What we ultimately get with K-PAX is a film trying hard to jerk some tears; spare, melancholic piano music seeps in, frequently, to try to bully us into it. Of course, the roadblock here is that K-PAX boasts exactly zero likable characters. Jeff Bridges’ doctor is as much of an asshole as prot; he makes fun of his patients and laughs about them with his fucked-up family outside of work. He’s self-absorbed, and disowned his son. He says “K-Pagth.” All he can do with his time is think about prot, and go back and forth about whether he believes this bald guy with sunglasses could actually hail from a distant planet where cumming is unbelievably painful.

Bridges puts prot into hypnosis for most of the film’s second half, and determines that he is the paranoid-delusion of a renegade murderer. The movie leaves us with no clear answer — where’s K-PAX 2, eh? “I will admit the possibility that I am Robert Porter if you admit the possibility that I am from K-PAX,” Porter-prod intones cryptically. Then, the money line: “Now if you’ll excuse me, I have a beam of light to catch.” prot leaves Robert Porter’s body (maybe), and Bridges is inspired to reunite with his estranged son, played nearly silently by AARON PAUL, bitch!

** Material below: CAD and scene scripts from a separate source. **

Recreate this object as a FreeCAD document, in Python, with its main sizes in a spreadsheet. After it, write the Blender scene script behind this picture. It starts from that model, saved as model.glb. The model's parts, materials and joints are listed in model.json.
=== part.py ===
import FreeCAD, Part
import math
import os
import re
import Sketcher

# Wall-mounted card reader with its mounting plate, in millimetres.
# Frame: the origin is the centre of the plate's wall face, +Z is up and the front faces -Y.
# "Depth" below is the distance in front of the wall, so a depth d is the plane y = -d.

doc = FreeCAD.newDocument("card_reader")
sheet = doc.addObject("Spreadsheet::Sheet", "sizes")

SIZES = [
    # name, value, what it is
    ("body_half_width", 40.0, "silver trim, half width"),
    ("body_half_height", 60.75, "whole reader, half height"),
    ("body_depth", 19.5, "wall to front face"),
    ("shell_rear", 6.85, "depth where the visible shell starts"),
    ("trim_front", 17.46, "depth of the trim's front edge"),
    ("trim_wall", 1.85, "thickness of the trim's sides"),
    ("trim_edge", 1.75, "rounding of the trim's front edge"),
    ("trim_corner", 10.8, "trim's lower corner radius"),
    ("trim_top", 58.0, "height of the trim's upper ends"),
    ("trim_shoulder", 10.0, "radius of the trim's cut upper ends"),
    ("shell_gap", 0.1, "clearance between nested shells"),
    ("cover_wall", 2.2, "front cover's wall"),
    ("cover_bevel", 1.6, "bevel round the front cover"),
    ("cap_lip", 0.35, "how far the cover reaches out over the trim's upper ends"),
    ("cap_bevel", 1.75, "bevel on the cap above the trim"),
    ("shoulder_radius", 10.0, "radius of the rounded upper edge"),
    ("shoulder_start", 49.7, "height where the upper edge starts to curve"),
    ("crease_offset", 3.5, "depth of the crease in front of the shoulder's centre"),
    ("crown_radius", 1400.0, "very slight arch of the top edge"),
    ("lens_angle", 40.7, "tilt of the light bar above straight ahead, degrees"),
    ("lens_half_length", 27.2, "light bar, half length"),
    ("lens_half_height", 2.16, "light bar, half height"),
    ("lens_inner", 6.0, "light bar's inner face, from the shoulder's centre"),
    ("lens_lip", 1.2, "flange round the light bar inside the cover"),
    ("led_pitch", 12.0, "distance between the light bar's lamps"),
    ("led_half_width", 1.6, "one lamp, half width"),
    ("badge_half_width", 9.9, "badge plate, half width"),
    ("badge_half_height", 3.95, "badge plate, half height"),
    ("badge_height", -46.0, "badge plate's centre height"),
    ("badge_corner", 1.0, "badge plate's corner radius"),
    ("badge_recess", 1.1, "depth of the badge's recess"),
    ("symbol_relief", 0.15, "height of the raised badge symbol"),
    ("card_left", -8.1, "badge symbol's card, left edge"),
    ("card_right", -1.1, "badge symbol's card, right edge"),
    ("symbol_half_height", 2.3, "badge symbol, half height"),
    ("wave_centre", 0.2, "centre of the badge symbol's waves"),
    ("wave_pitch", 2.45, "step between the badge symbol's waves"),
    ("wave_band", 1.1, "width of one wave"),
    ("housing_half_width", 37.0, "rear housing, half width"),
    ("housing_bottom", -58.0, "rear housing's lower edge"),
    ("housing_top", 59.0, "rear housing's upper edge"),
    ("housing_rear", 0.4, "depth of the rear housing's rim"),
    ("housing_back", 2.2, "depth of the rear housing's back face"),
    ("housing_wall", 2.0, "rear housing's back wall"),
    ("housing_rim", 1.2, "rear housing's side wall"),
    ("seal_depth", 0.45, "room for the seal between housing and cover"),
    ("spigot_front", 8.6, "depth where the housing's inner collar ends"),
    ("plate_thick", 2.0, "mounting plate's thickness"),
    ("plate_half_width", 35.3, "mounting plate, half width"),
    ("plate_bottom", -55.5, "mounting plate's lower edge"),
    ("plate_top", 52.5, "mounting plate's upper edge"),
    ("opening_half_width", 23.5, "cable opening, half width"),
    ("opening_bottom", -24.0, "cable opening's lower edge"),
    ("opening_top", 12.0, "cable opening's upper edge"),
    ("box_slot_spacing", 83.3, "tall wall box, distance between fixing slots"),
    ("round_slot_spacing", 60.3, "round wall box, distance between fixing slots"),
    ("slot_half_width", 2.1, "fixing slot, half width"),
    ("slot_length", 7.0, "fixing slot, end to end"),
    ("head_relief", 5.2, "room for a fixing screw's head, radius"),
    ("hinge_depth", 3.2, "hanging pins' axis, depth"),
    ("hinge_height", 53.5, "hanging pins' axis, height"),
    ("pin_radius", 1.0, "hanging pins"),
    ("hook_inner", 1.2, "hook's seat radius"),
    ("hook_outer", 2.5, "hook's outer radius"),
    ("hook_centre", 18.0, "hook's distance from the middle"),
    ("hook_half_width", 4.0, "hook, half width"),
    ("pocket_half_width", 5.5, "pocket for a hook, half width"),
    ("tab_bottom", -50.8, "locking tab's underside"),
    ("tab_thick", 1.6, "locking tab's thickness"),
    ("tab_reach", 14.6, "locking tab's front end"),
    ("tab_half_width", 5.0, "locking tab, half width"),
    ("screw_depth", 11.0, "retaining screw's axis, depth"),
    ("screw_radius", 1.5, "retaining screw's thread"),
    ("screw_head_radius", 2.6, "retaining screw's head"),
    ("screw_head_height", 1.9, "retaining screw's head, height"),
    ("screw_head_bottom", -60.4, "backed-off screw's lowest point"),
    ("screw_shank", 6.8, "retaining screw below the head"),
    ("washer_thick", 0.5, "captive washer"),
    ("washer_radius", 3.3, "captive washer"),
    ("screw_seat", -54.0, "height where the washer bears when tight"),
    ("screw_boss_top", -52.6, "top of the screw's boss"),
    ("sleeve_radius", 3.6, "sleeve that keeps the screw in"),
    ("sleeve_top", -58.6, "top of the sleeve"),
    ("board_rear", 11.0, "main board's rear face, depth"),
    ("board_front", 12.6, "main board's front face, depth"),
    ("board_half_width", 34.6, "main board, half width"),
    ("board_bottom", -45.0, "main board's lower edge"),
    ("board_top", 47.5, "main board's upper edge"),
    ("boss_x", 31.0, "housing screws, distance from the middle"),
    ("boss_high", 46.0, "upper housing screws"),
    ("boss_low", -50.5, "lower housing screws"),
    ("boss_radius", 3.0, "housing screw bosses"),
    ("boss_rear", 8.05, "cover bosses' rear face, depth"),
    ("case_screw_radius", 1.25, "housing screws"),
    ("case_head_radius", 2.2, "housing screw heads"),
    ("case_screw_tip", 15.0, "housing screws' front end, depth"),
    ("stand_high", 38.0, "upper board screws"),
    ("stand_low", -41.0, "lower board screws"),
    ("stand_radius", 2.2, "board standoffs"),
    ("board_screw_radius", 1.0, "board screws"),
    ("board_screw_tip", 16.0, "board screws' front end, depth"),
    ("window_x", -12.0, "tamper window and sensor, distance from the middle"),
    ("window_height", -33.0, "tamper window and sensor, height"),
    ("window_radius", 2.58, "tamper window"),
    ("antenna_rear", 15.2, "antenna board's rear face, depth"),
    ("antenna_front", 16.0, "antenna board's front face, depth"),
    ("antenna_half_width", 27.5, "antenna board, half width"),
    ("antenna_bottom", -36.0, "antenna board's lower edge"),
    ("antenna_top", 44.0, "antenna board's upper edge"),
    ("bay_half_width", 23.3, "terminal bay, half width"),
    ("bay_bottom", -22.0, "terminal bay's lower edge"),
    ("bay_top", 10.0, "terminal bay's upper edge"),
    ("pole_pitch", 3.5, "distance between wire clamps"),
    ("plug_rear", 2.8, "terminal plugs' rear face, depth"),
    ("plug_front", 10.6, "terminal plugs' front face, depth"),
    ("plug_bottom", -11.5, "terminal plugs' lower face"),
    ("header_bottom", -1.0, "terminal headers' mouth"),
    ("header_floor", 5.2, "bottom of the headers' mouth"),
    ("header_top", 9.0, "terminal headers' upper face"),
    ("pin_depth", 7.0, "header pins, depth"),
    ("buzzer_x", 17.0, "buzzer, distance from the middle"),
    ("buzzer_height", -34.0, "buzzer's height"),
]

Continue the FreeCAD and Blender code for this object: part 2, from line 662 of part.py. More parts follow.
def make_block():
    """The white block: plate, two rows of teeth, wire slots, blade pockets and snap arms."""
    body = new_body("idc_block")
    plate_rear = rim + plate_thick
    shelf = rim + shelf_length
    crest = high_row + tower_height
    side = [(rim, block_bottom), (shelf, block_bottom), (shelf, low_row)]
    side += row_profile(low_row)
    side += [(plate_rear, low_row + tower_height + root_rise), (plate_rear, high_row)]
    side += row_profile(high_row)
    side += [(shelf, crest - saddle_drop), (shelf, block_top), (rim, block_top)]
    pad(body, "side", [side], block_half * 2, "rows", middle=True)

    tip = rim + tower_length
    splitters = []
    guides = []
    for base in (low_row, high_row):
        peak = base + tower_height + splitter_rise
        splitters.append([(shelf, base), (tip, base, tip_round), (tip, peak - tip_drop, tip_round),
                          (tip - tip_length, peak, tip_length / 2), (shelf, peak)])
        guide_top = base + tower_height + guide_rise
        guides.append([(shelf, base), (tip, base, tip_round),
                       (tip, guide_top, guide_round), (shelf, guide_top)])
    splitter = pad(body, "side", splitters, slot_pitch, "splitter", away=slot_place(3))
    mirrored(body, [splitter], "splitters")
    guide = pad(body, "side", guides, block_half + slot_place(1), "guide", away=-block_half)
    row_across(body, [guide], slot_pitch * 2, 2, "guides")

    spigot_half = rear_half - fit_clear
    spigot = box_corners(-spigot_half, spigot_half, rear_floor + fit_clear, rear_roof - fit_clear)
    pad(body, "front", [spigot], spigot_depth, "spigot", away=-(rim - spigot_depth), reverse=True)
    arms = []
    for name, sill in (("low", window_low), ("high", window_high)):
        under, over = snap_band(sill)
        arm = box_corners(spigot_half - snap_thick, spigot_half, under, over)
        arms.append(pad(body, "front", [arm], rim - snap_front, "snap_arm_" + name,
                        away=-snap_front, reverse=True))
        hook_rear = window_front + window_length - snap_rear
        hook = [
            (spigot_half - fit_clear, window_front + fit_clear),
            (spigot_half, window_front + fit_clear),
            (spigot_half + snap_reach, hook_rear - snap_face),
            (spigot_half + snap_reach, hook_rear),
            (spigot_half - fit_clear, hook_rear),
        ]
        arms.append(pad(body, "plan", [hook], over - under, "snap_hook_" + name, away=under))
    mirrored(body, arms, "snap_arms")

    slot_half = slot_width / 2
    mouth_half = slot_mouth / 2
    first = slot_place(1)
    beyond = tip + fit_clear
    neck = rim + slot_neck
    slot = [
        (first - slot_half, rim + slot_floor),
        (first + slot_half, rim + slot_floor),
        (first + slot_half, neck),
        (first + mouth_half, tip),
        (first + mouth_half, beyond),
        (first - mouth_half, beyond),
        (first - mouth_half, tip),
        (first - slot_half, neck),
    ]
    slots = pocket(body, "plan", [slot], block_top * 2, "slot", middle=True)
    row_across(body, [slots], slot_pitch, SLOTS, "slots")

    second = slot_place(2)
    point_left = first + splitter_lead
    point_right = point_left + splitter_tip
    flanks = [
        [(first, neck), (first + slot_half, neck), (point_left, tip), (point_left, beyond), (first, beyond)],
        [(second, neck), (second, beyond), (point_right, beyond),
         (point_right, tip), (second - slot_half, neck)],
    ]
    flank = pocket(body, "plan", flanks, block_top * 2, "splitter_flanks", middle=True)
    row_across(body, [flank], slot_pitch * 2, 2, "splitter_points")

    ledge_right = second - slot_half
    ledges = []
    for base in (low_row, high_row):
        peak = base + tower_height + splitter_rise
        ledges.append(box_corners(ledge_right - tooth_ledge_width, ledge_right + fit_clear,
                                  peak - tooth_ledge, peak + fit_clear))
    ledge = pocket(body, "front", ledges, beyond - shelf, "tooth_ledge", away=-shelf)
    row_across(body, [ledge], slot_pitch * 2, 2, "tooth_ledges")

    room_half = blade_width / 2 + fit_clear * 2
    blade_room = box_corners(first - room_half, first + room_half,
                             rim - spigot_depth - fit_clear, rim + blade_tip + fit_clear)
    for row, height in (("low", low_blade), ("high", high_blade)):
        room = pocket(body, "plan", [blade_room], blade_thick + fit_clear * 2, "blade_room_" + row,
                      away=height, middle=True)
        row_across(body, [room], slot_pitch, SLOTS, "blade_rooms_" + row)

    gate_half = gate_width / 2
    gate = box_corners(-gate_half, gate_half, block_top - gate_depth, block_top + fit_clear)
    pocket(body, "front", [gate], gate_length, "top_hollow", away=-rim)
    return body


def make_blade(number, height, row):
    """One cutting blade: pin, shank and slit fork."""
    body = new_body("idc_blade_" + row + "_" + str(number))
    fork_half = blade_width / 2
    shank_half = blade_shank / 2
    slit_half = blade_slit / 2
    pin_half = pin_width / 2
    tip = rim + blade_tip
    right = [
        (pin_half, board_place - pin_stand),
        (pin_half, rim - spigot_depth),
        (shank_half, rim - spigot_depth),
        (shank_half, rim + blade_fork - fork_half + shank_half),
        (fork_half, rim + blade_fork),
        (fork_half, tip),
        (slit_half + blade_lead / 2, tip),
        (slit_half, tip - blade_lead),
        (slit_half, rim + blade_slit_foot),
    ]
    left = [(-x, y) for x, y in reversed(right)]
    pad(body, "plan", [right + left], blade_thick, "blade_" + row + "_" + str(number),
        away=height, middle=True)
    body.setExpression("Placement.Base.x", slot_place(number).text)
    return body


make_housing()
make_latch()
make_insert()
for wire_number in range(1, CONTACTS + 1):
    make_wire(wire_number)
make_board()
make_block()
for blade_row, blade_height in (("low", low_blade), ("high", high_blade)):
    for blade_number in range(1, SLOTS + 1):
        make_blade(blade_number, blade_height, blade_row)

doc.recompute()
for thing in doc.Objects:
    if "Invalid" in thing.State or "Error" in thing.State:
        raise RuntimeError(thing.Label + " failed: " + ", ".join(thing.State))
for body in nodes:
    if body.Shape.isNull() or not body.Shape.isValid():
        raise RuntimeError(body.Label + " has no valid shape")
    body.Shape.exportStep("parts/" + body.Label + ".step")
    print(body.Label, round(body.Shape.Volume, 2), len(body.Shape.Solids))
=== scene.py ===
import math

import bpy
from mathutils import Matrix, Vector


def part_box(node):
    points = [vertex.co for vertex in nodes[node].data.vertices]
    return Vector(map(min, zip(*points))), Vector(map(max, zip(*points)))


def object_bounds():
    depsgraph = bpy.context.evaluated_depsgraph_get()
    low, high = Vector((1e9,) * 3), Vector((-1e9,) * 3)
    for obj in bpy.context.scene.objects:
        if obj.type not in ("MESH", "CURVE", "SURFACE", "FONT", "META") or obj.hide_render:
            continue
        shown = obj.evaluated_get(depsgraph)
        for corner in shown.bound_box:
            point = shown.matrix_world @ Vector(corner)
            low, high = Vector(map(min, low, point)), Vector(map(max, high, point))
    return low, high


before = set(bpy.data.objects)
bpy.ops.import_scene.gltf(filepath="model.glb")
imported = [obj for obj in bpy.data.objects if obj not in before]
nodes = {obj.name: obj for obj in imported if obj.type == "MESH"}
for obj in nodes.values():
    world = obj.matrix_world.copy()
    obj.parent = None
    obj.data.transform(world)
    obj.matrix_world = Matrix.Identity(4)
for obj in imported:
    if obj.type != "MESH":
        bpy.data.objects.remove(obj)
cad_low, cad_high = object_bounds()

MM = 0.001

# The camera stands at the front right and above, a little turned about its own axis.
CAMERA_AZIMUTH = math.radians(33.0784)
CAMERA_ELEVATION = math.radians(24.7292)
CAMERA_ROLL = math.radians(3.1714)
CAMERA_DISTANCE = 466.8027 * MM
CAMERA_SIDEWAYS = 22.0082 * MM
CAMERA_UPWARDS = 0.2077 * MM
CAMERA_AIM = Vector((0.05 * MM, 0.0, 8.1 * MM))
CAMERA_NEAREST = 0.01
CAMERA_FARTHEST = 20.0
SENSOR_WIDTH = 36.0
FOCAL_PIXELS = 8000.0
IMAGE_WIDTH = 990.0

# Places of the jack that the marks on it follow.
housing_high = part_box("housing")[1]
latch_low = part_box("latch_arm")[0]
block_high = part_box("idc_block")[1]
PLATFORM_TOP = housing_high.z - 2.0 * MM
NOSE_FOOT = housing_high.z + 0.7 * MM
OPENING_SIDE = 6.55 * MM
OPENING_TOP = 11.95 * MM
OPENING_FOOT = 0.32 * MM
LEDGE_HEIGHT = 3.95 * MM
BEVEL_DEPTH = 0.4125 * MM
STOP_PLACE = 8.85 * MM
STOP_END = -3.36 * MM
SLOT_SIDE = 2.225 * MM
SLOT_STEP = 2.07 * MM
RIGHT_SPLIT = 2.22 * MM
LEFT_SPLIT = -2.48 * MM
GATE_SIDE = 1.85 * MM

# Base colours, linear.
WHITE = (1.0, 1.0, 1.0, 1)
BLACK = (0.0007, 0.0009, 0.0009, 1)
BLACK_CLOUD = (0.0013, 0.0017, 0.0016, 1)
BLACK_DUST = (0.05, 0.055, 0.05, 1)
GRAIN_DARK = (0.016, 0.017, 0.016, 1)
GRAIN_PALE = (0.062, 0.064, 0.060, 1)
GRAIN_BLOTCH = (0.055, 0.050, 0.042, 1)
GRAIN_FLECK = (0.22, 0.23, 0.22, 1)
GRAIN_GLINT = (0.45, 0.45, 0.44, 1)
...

Certainly, a good cue for the credits would have been “Do You Believe in Magic,” but unfortunately, we’d already been treated to “Rocket Man,” so it probably would have been a bit much.

What I mostly learned from K-PAX is that Kevin Spacey’s aura has been forever tainted by his stint as Frank Underwood. I could not recall and revel in this simpler, Southern-accent-less Spacey — maybe because his character is terrible, and maybe because now I can’t see anything but terrible in him anymore.

I also learned that K-PAX is an aimless and often incoherent movie. I learned that it came courtesy of the same directional mind that brought us the garish Hackers and Kate Hudson-fronted New Orleans horror-thriller The Skeleton Key.

But I also learned that K-PAX still hangs together better than the last season of The X-Files. It’s a hard moment in an X-Files fan’s life when he or she has to say: “Chris Carter could really have learned a thing or two from K-PAX.” Yet, today that day came for me.

Season 4 of House of Cards premieres in a week, and we’ll be seeing more terrible X-Files in a year or so. And, as prot prophesies in the final moments of the film: “The universe will expand, and then it will collapse back on itself, and then it will expand again.” Time is a flat circle.